Bloomberg:
- White House Defends Immigrant Ban as Airports Stop Travelers. President Donald Trump defended his order suspending refugee resettlements in the U.S. and barring entry to people from from Iraq, Syria and five other Middle East nations, as confusion broke out at airports around the world and government agencies and airlines tried to interpret the new rules. "It’s not a Muslim ban,” Trump told reporters in the Oval Office. “We were totally prepared. It’s working out very nicely. You see it at the airports, you see it all over. It’s working out very nicely."
- IMF Warns Eurogroup Loan Measures Not Enough for Greek Debt. Greece’s public debt and financing needs will prove “explosive” in decades to come unless Europe overhauls its bailout program to ease the load, the International Monetary Fund says in a draft report as the country seeks a fresh loan payout. In a baseline scenario, Greece’s government debt will reach 275 percent of its gross domestic product by 2060, at which time its gross financing needs will represent 62 percent of GDP, the IMF says in the report obtained by Bloomberg. The government estimates public debt around 180 percent of GDP at present. The document also says some Greek debt proposals by euro-area finance ministers “are not specific enough to enable a full assessment” of their impact on sustainability. Finance ministers meeting in Brussels last week failed to agree on how to unlock further aid for the country, whose 86 billion-euro ($92 billion) bailout program is under review.
- ECB Must Maintain Highly Accommodative Conditions, Visco Says. The European Central Bank must maintain an accommodative stance on monetary policy to avoid deflation risks and ensure price stability, Bank of Italy Governor Ignazio Visco said. “There are as yet no clear indications of any inversion of trend in the core components driving developments in consumer prices and wage growth,” Visco, who sits on the European Central Bank Governing Council, said on Saturday in a speechat the annual Assiom-Forex conference in Modena, near Bologna. “To bring inflation back to a path consistent with medium-term price stability, monetary conditions must continue to be highly accommodative.”
- Trump Faces Growing GOP Pressure to Maintain Russia Sanctions. A group of Republicans in the U.S. Senate is intensifying calls on President Donald Trump to keep sanctions on Russia in place one day before his planned call with Kremlin leader Vladimir Putin. Republican Senator Rob Portman of Ohio and others were responding to media reports that Trump administration officials are considering taking executive actions to lift sanctions imposed on Russia in 2014 over its occupation of the Crimean peninsula in Ukraine.

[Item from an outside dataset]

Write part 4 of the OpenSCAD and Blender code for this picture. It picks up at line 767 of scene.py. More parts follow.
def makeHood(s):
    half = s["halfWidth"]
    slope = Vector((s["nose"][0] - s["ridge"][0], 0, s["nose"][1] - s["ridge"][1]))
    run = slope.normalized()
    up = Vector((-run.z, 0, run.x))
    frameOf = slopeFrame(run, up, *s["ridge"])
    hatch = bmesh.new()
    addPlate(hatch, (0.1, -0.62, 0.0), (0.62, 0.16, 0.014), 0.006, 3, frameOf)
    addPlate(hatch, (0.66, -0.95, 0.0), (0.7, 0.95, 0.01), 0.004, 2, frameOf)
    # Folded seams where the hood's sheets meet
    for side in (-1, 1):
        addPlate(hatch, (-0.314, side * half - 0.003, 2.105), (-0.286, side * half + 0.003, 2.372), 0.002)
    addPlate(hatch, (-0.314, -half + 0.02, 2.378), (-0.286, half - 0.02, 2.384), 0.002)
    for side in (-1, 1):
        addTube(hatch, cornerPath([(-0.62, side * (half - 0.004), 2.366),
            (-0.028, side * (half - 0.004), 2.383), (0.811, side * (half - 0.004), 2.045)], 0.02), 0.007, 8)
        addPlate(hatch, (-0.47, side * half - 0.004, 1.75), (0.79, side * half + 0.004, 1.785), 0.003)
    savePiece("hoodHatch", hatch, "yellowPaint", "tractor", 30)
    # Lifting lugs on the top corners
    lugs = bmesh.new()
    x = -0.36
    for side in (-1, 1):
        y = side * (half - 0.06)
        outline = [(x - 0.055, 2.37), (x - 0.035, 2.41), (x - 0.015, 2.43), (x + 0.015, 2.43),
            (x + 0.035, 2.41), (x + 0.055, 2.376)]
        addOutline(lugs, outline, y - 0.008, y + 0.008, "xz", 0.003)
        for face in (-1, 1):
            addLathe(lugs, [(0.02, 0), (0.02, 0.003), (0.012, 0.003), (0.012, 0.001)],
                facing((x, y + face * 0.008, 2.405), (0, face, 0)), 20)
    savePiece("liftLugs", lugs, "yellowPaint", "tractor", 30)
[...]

- Ford(F) CEO Told Trump U.S. Fuel-Economy Rules Risk 1 Million Jobs. About 1 million U.S. jobs are at risk if fuel-economy rules don’t align with market reality, according to Ford Motor Co. Chief Executive Officer Mark Fields, who delivered the estimation directly to President Donald Trump. Fields and his peers -- General Motors Co. chief Mary Barra and Fiat Chrysler Automobiles NV’s Sergio Marchionne -- didn’t ask to have fuel-economy standards eliminated during their meeting with the president at the White House this week, the CEO said Friday. The focus was on combining various sets of government regulations and ensuring they take into account consumer demand.

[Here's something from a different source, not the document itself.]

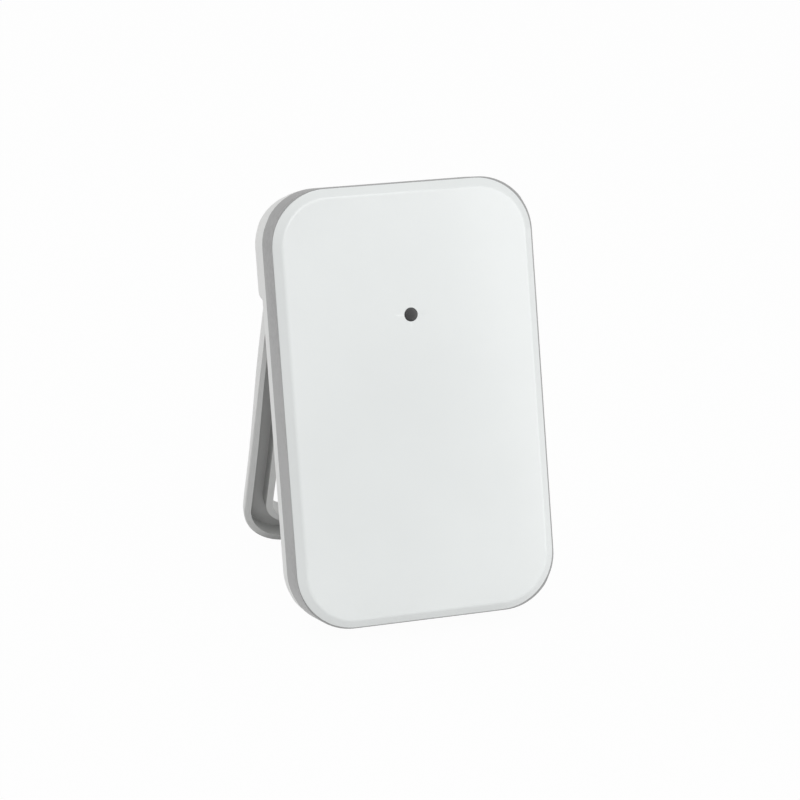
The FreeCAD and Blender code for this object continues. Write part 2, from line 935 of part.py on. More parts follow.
def circuit_board():
    """Board with four screw holes."""
    board = plate(board_half_width, board_bottom, board_top, board_front, board_rear,
                  board_corner, board_corner)
    hole = board_screw_radius + screw_hole_clearance
    holes = [disc(x, z, hole, board_front - PAST, board_rear + PAST) for x, z in board_places()]
    return board.cut(holes)


def on_board(place, size, lift=0.0):
    """Block that lies on the board's rear face, size given as (wide, deep, high)."""
    x, z = place
    wide, deep, high = size
    front = board_rear + lift
    return block(x - wide / 2, x + wide / 2, front, front + deep, z - high / 2, z + high / 2)


def signal_led():
    """Small light on the board's front face, behind the light pipe."""
    wide, deep, high = led_size
    back = board_front
    base = block(-wide / 2, wide / 2, back - led_base, back,
                 light_height - high / 2, light_height + high / 2)
    dome = disc(0, light_height, led_dome, back - deep, back - led_base)
    return joined(base, [dome])


def controller_chip():
    """Flat chip with a row of legs above and below."""
    wide, deep, high = chip_size
    x, z = chip_place
    body = on_board(chip_place, (wide, deep - chip_lift, high), chip_lift)
    legs = []
    for i in range(chip_legs):
        leg_x = x + (i - (chip_legs - 1) / 2) * chip_leg_pitch
        for side in (-1, 1):
            legs.append(on_board((leg_x, z + side * high / 2), chip_leg))
    return joined(body, legs)


def radio_board():
    """Radio transmitter's own small board, on a row of header pins."""
    x, z = radio_place
    wide, deep, high = radio_size
    board = on_board(radio_place, radio_size, radio_lift)
    pins = []
    for i in range(header_count):
        pin_x = x + (i - (header_count - 1) / 2) * header_pitch
        place = (pin_x, z - high / 2 + header_pin)
        pins.append(on_board(place, (header_pin, radio_lift + deep + header_tip, header_pin)))
    return joined(board, pins)


def radio_shield():
    """Metal can over the radio's circuit."""
    x, z = radio_place
    lift = radio_lift + radio_size[1]
    can = on_board((x, z + shield_rise), shield_size, lift)
    return can.makeChamfer(shield_bevel, rim_edges(can, board_rear + lift + shield_size[1]))


def timing_crystal():
    """Small round can that lies on the board, with two leads below it."""
    x, z = crystal_place
    low = z - crystal_length / 2
    can = Part.makeCylinder(crystal_radius, crystal_length, vec(x, board_rear + crystal_radius, low), UP)
    leads = []
    for side in (-1, 1):
        place = (x + side * crystal_lead_spread, low)
        leads.append(on_board(place, (crystal_lead, crystal_radius, crystal_lead_length)))
    return joined(can, leads)


def storage_capacitor():
    """Round capacitor that stands on its base."""
    x, z = capacitor_place
    base = on_board(capacitor_place, (capacitor_foot, capacitor_base, capacitor_foot))
    can_foot = vec(x, board_rear + capacitor_base, z)
    can_height = capacitor_height - capacitor_base
    can = bevelled_post(can_foot, BACK, capacitor_radius, can_height, capacitor_bevel)
    return joined(base, [can])


def antenna_coil():
    """Wound wire antenna that stands clear of the board."""
    x, z = antenna_place
    y = board_rear + antenna_radius + antenna_wire + antenna_stand_off
    winding = coil(x, y, z, antenna_length, antenna_turns, antenna_radius, antenna_radius, antenna_wire)
    leg = disc(x + antenna_radius, z, antenna_wire, board_rear, y)
    return joined(winding, [leg])


def thermistor():
    """Sensing bead on two leads that stand off the board, above the vents."""
    x, z = sensor_place
    tip = board_rear + sensor_reach
    pieces = []
    for side in (-1, 1):
        lead_x = x + side * sensor_spread / 2
        pieces.append(disc(lead_x, z, sensor_lead, board_rear, tip))
        low = z - sensor_drop
        pieces.append(Part.makeCylinder(sensor_lead, sensor_drop, vec(lead_x, tip, low), UP))
    low = z - sensor_drop - sensor_bead
    bead = bevelled_post(vec(x, tip, low + sensor_bead), -UP, sensor_bead, sensor_bead, sensor_bead / 2)
    return joined(bead, pieces)


def channel_switch():
    """Slide switch body, open where its knob runs."""
    body = on_board((-control_offset, control_middle), switch_size)
    wide, deep, high = switch_size
    foot_wide, foot_deep, foot_high = knob_foot
    gap = control_clearance / 2
    rear = board_rear + deep
    room_front = rear - switch_cover - foot_deep - 2 * gap
    room_half = switch_travel + foot_wide / 2 + gap
    room = block(
        -control_offset - room_half,
        -control_offset + room_half,
        room_front,
        rear - switch_cover,
        control_middle - foot_high / 2 - gap,
        control_middle + foot_high / 2 + gap,
    )
    slot_half = switch_travel + knob_size / 2 + gap
    slot = block(
        -control_offset - slot_half,
        -control_offset + slot_half,
        rear - PAST,
        rear + PAST,
        control_middle - knob_size / 2 - gap,
        control_middle + knob_size / 2 + gap,
    )
    return body.cut([room, slot])


def switch_knob():
    """Knob that slides between three places, with its foot inside the switch."""
    foot_wide, foot_deep, foot_high = knob_foot
    gap = control_clearance / 2
    foot_rear = board_rear + switch_size[1] - switch_cover - gap
    foot = block(
        -control_offset - foot_wide / 2,
        -control_offset + foot_wide / 2,
        foot_rear - foot_deep,
        foot_rear,
        control_middle - foot_high / 2,
        control_middle + foot_high / 2,
    )
    half = knob_size / 2
    stem = block(
        -control_offset - half,
        -control_offset + half,
        foot_rear - NEAR,
        control_tip,
        control_middle - half,
        control_middle + half,
    )
    return joined(foot, [stem])


def pair_button():
    """Body of the push button, with a bore for its plunger."""
    body = on_board((control_offset, control_middle), button_size)
    rear = board_rear + button_size[1]
    bore = disc(control_offset, control_middle, button_radius + button_clearance,
                plunger_front() - button_travel - button_room, rear + PAST)
    return body.cut(bore)


def plunger_front():
    """Depth of the plunger's inner end."""
    return board_rear + button_size[1] / 2


def button_plunger():
    """Round plunger of the push button."""
    base = vec(control_offset, plunger_front(), control_middle)
    length = control_tip - base.y
    return bevelled_post(base, BACK, button_radius, length, button_bevel).removeSplitter()


def shell_screws():
    """Four screws that hold the shell to the frame."""
    return [
        screw(x, z, screw_seat, shell_screw_radius, shell_screw_length,
              shell_screw_head, shell_screw_head_depth)
        for x, z in screw_places()
    ]


def board_screws():
    """Four screws that hold the board to its posts."""
    return [
        screw(x, z, board_rear, board_screw_radius, board_screw_length,
              board_screw_head, board_screw_head_depth)
        for x, z in board_places()
    ]


def lean_back():
    """Angle at which the shell's lower edge and the open stand's foot reach the table."""
    body_y = shell_back - shell_edge_radius
    body_z = shell_inset - half_height + shell_edge_radius
    reach = pivot_height + half_height - bulge_inset
    angle = math.radians(stand_angle)
    foot_front = -stand_thickness / 2
    foot_y = pivot_depth + reach * math.sin(angle) + foot_front * math.cos(angle)
    foot_z = pivot_height - reach * math.cos(angle) + foot_front * math.sin(angle)
    across = foot_y - body_y
    up = foot_z - body_z
    span = math.hypot(across, up)
    return math.acos(-shell_edge_radius / span) - math.atan2(across, up)


def shapes_upright():
    """Each sub-part's solids, by name, with the stand opened."""
    stand = stand_folded()
    stand.rotate(vec(0, pivot_depth, pivot_height), ACROSS, stand_angle)
    return {
        "front_panel": [front_panel()],
        "panel_tape": [panel_tape()],
        "light_window": [light_window()],
        "light_pipe": [light_pipe()],
        "front_frame": [front_frame()],
        "rear_shell": [rear_shell()],
        "battery_door": [battery_door()],
        "stand": [stand],
        "battery_left": [left_cell()],
        "battery_right": [right_cell()],
        "positive_contact": [positive_contact()],
        "negative_contact": [negative_contact()],
        "bridge_contact": [bridge_contact()],
        "upper_battery_spring": [upper_spring()],
        "lower_battery_spring": [lower_spring()],
        "circuit_board": [circuit_board()],
        "signal_led": [signal_led()],
        "controller_chip": [controller_chip()],
        "radio_board": [radio_board()],
        "radio_shield": [radio_shield()],
        "antenna_coil": [antenna_coil()],
        "timing_crystal": [timing_crystal()],
        "storage_capacitor": [storage_capacitor()],
        "thermistor": [thermistor()],
        "channel_switch": [channel_switch()],
        "channel_knob": [switch_knob()],
        "pair_button": [pair_button()],
        "button_plunger": [button_plunger()],
        "shell_screws": shell_screws(),
        "board_screws": board_screws(),
    }


def main():
    shapes = shapes_upright()
    lean = lean_back()
    print("lean back: %.2f degrees" % math.degrees(lean))
    for solids in shapes.values():
        for solid in solids:
            solid.rotate(vec(0, 0, 0), ACROSS, -math.degrees(lean))
    reach = Part.makeCompound([solid for solids in shapes.values() for solid in solids])
    box = reach.optimalBoundingBox(False, False)
    shift = vec(-(box.XMin + box.XMax) / 2, -(box.YMin + box.YMax) / 2, -box.ZMin)
    print("shift: %.4f %.4f %.4f" % tuple(shift))
    print("size: %.2f %.2f %.2f" % (box.XLength, box.YLength, box.ZLength))
    for name, solids in shapes.items():
        for solid in solids:
            solid.translate(shift)
            if not solid.isValid() or len(solid.Solids) != 1:
                print("not one sound solid:", name, len(solid.Solids), solid.isValid())
        whole = solids[0] if len(solids) == 1 else Part.makeCompound(solids)
        whole.exportStep("parts/%s.step" % name)


main()
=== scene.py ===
import json
import math

import bmesh
import bpy
import numpy as np
from mathutils import Matrix, Vector


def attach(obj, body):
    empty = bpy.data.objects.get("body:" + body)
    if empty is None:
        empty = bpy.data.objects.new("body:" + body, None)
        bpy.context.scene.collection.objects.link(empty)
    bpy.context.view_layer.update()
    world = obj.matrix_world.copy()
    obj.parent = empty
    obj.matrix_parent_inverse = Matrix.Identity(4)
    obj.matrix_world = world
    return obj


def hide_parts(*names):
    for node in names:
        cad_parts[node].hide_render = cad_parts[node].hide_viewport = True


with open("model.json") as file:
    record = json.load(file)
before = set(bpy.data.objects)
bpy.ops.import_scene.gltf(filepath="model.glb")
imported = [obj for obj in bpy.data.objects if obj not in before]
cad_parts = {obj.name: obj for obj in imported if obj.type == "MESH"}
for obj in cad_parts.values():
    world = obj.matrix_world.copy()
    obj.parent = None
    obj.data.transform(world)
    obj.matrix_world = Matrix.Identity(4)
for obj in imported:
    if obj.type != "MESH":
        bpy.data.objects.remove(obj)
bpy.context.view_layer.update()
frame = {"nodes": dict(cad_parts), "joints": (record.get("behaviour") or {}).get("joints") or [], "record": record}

MM = 0.001


# The body's own frame: upright, in millimetres, X right, Y back from the frame's front rim
# and Z up from the body's middle. On the table the body leans back, and its stand is open.

half_width, half_height, frame_corner = 31.0, 50.0, 12.8
seam_depth = 9.1
side_trim, seam_trim = 0.15, 0.5
pivot_upright = np.array([0.0, 17.2, 20.0])
stand_opening = math.radians(37.5)


def turned_about(axis, angle):
    """Matrix of a turn about X (0), Y (1) or Z (2): it mixes the next two axes by the angle's
    cosine and sine."""
    first, second = (axis + 1) % 3, (axis + 2) % 3
    matrix = np.eye(3)
    matrix[first, first] = math.cos(angle)
    matrix[second, second] = math.cos(angle)
    matrix[first, second] = -math.sin(angle)
    matrix[second, first] = math.sin(angle)
    return matrix


joints = {joint["name"]: joint for joint in frame["joints"]}
lean = math.asin(joints["button_press"]["axis"][2])
pivot_placed = np.array(joints["stand_hinge"]["pos_m"]) / MM
turn = turned_about(0, -lean)
shift = pivot_placed - turn @ pivot_upright


def placed(points):
    """Upright millimetres to metres on the table: turn back by the lean, then shift."""
    return (np.asarray(points, float) @ turn.T + shift) * MM


def upright(points):
    """Metres on the table to upright millimetres: the way back."""
    return (np.asarray(points, float) / MM - shift) @ turn


def trimmed(points):
    """Side walls drawn in by the side trim, and the seam between frame and shell drawn forwards
    by up to the seam trim. The seam moves in the outer wall alone: fully up to 1.8 mm inside
    the rounded outline, then less, and not at all from 2.6 mm on."""
    wall_insets = (1.8, 2.6)
    side_places = (28.5, 29.3)
    seam_depths = (5.0, seam_depth, 12.5)
    body = upright(points)
    past_side = np.abs(body[:, 0]) - (half_width - frame_corner)
    past_end = np.abs(body[:, 2]) - (half_height - frame_corner)
    outwards = np.hypot(np.maximum(past_side, 0.0), np.maximum(past_end, 0.0))
    inset = frame_corner - outwards - np.minimum(np.maximum(past_side, past_end), 0.0)
    wall = np.interp(inset, wall_insets, (1.0, 0.0))
    seam = np.interp(body[:, 1], seam_depths, (0.0, 1.0, 0.0))
    side = np.interp(np.abs(body[:, 0]), side_places, (0.0, 1.0))
    body[:, 0] -= np.sign(body[:, 0]) * side * side_trim
    body[:, 1] -= wall * seam * seam_trim
    return placed(body)


def opened(points):
    """Upright millimetres turned about the stand's hinge by its opening angle: from where the
    stand lies folded to where it stands open."""
    swing = turned_about(0, stand_opening)
    return (points - pivot_upright) @ swing.T + pivot_upright


# Meshes

crease_angle = 30.0
merge_step = 2e-7
ring_steps = 20


def linked(name, data):
    """Object that holds a mesh, lamp or camera, put into the scene."""
    thing = bpy.data.objects.new(name, data)
    bpy.context.scene.collection.objects.link(thing)
    return thing


def mesh_data(name, points, faces):
    """Mesh from an array of points in metres and a list of faces."""
    mesh = bpy.data.meshes.new(name)
    mesh.from_pydata(points.tolist(), [], faces)
    return mesh


def mesh_piece(name, points, faces, crease=crease_angle):
    """Piece from points and faces, smoothly shaded up to the crease angle."""
    mesh = mesh_data(name, points, faces)
    mesh.validate()
    piece = linked(name, mesh)
    shade(piece, crease)
    return piece


def shade(piece, crease=crease_angle):
    """Smooth faces with sharp edges where two faces meet at more than the crease angle."""
    mesh = piece.data
    bm = bmesh.new()
    bm.from_mesh(mesh)
    limit = math.radians(crease)
    for edge in bm.edges:
        edge.smooth = len(edge.link_faces) == 2 and edge.calc_face_angle(0.0) < limit
    for face in bm.faces:
        face.smooth = True
    bm.to_mesh(mesh)
    bm.free()
    weighted = piece.modifiers.new("Weighted normals", "WEIGHTED_NORMAL")
    weighted.keep_sharp = True
    weighted.weight = 100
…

- Trump Restrains Lobbying by Administration Veterans in Order. President Donald Trump moved to reorganize his National Security Council, implement a lobbying ban for political appointees once they exit his administration, and order the Pentagon to create a plan to defeat the Islamic State terror organization. The initiatives were signed into effect by Trump in the Oval Office on Saturday, and represented the latest in a cavalcade of presidential directives this week that included banning travelers from seven countries that Trump believes breed terrorism, building a wall along the Mexican border, and seeking ways to restrain implementation of the Affordable Care Act. Saturday’s flurry of orders capped a foreign-policy heavy day for the new president, who had calls scheduled with five foreign leaders, including Germany’s Angela Merkel and Russia’s Vladimir Putin.
- Mnuchin Dims Banks’ Hopes He Will Allow a Prop-Trading Revival. Steven Mnuchin made clear he doesn’t want Wall Street banks getting back into the business of making risky market bets with their own capital, after Senate Democrats pushed him to clarify his responses to questions they asked during his confirmation process to be Treasury secretary.
Wall Street Journal:
- Iraqis Who Aided U.S. During War Now See Visa Hopes Dim. Trump immigration ban leads to abandonment fears among Iraqis who gave the U.S. wartime assistance and now are awaiting visas.
- After Trump Order, Some Lawmakers Remain Silent, While Others Speak Out. Republican Charlie Dent says ‘the order appears to have been rushed through without full consideration of the nuances of immigration policy’.